We assume $T\ge 4$, or equivalently $\epsilon \le \sqrt{\frac{L\Delta }{64\ell _1\Delta _0 }}$. Let $g^{\star }_T{}(x,z)$ denote the corresponding scaled version of the stochastic gradient function $\widehat{g}_{T,U}$. Now, by Lemma 7, we have that $F^{\star }_{T,U}\in {\mathcal {F}}(\Delta , L)$ and moreover,

$$\begin{aligned}&{\mathbb {E}}\Vert g^{\star }_{T,U}(x,z) - \nabla F^{\star }_{T,U}(x)\Vert ^2 = \left( \frac{L\lambda }{\ell _{1}}\right) ^2\\&\quad {\mathbb {E}}\left\| {\widehat{g}_{T,U}\left( \frac{x}{\lambda },z\right) - \nabla \widehat{F}_{T,U}\left( \frac{x}{\lambda }\right) }\right\| ^2 \le \frac{(4\varsigma \epsilon )^2(1-p)}{p}. \end{aligned}$$

Therefore, setting $\frac{1}{p}=\frac{\sigma ^2}{(4\varsigma \epsilon )^2} + 1$ guarantees a variance bound of $\sigma ^{2}$.

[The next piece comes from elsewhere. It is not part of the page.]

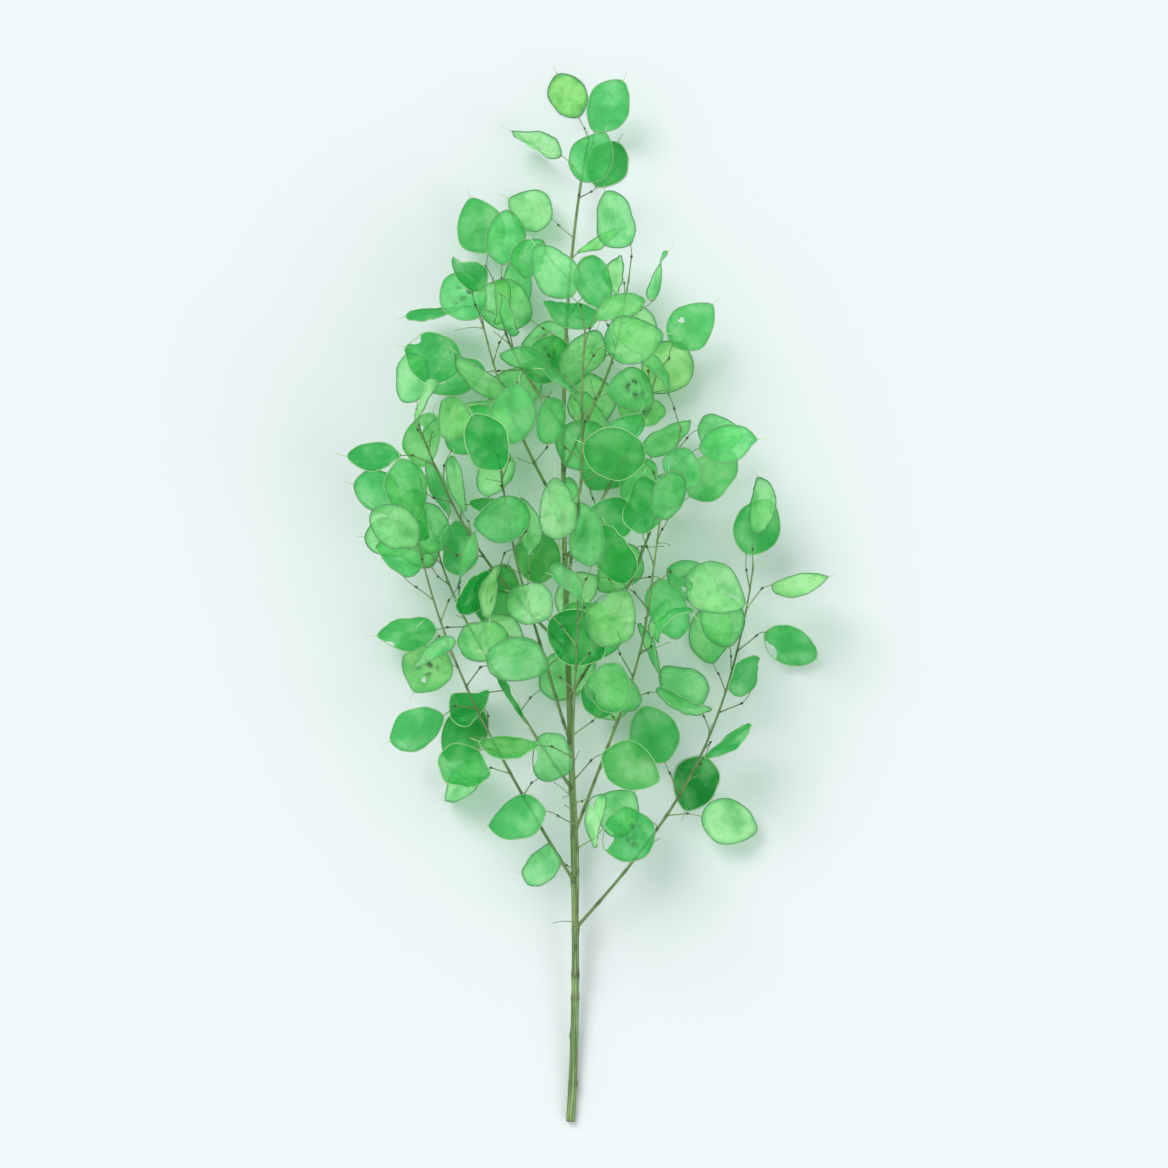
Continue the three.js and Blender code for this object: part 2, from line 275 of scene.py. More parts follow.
def isClear(samples, lies, twigs, grown):
    low = 0.5 * pod["cadThickness"] - clearance["slack"] if lies else clearance["surface"]
    if samples["blade"][:, 2].min() < low or samples["wire"][:, 2].min() < low:
        return False
    middle = samples["middle"]
    nearTwigs = twigs[np.linalg.norm(twigs - middle, axis=1) < clearance["reach"]]
    if comeWithin(samples["blade"], nearTwigs, clearance["podToWire"]):
        return False
    if comeWithin(samples["free"], nearTwigs, clearance["wireToWire"]):
        return False
    near = [g for g in grown if np.linalg.norm(g["middle"] - middle) < clearance["reach"]]
    if not near:
        return True
    blades = np.concatenate([g["blade"] for g in near])
    wires = np.concatenate([g["wire"] for g in near])
    return not (
        comeWithin(samples["blade"], blades, clearance["podToPod"])
        or comeWithin(samples["blade"], wires, clearance["podToWire"])
        or comeWithin(samples["wire"], blades, clearance["podToWire"])
        or comeWithin(samples["wire"], wires, clearance["wireToWire"])
    )


def growPods(raceme, twigs, grown, dice):
    count = int(math.floor(raceme["length"] * (1 - raceme["bare"]) / pod["spacing"] + 0.5)) + 1
    last = 1 - pedicel["rooted"] / raceme["length"]
    turn = dice(0, roundTurn)
    raceme["pods"], raceme["roots"] = [], []
    for i in range(count):
        share = i / (count - 1)
        t = mix(raceme["bare"], last, share)
        raceme["roots"].append(t)
        root = raceme["path"](t)
        forward = directionAt(raceme["path"], t)
        turn += goldenAngle
        for attempt in range(clearance["tries"]):  # a pod that finds no room has fallen
            made = drawPod(root, forward, turn, share, dice)
            samples = samplePod(made)
            if isClear(samples, made["lies"], twigs, grown):
                grown.append(samples)
                raceme["pods"].append(made)
                break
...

Next, Let ${\mathsf {O}}$ be an oracle for which ${\mathsf {O}}_{F^{\star }_{T,U}}(x,z)=(F^{\star }_{T,U}(x),g^{\star }_{T,U}(x,z))$ for all $U\in \mathsf {Ortho}(d,T)$. Observe that for any ${\mathsf {A}}\in {\mathcal {A}}_{{\textsf {rand}}}(K)$, we may regard the sequence $\big \{x^{(i,k)}_{{\mathsf {A}}[{\mathsf {O}}_{F^{\star }_{T,U}}]}/\lambda \big \}$ as queries made by an algorithm ${\mathsf {A}}'\in {\mathcal {A}}_{{\textsf {rand}}}(K)$ interacting with the unscaled oracle ${\mathsf {O}}_{\widehat{F}_{T,U}}(x,z)=(\widehat{F}_{T,U}(x),\widehat{g}_{T,U}(x,z))$. Instantiating Lemma 6 for $\delta =\frac{1}{2}$, we have that w.p. at least $\frac{1}{2}$, $\min _{k\in \left[K\right]}\big \Vert \nabla \widehat{F}_{T,U}\big ( \frac{1}{\lambda } x^{(t,k)}_{{\mathsf {A}}[{\mathsf {O}}_{F^{\star }_{T,U}}]} \big ) \big \Vert >\frac{1}{2}$ for all $t \le {} \frac{T-2}{2p}$. Therefore,

$$\begin{aligned} {\mathbb {E}}\min _{k\in \left[K\right]}\big \Vert \nabla F^{\star }_{T,U}\big ( x^{(t,k)}_{{\mathsf {A}}[{\mathsf {O}}_{F^{\star }_{T,U}}]} \big ) \big \Vert = \frac{L\lambda }{\ell _{1}}\cdot {\mathbb {E}}\min _{k\in \left[K\right]}\big \Vert \nabla \widehat{F}_{T,U}\big (\tfrac{1}{\lambda } x^{(t,k)}_{{\mathsf {A}}[{\mathsf {O}}_{F^{\star }_{T,U}}]} \big ) \big \Vert \ge \frac{L\lambda }{4\ell _1}=\epsilon , \end{aligned}$$

(52)

by which it follows that

$$\begin{aligned} {\mathfrak {m}}_{\epsilon }^{\mathsf {rand}}(K,\Delta ,L,\sigma ^{2})> \frac{T-2}{2p}&= \left( \left\lfloor \frac{L\Delta }{16\ell _{1}\Delta _0 \epsilon ^{2}}\right\rfloor -2\right) \frac{1}{2p} \ge \frac{1}{2^{11} \ell _{1}\Delta _0\varsigma } \cdot \frac{L\Delta \sigma ^2}{\epsilon ^4} \\&\quad + \frac{1}{2^{7} \ell _{1}\Delta _0} \cdot \frac{L\Delta }{\epsilon ^2} , \end{aligned}$$

where the second inequality uses that $\lfloor x\rfloor -2\ge {}x/4$ whenever $x\ge {}4$.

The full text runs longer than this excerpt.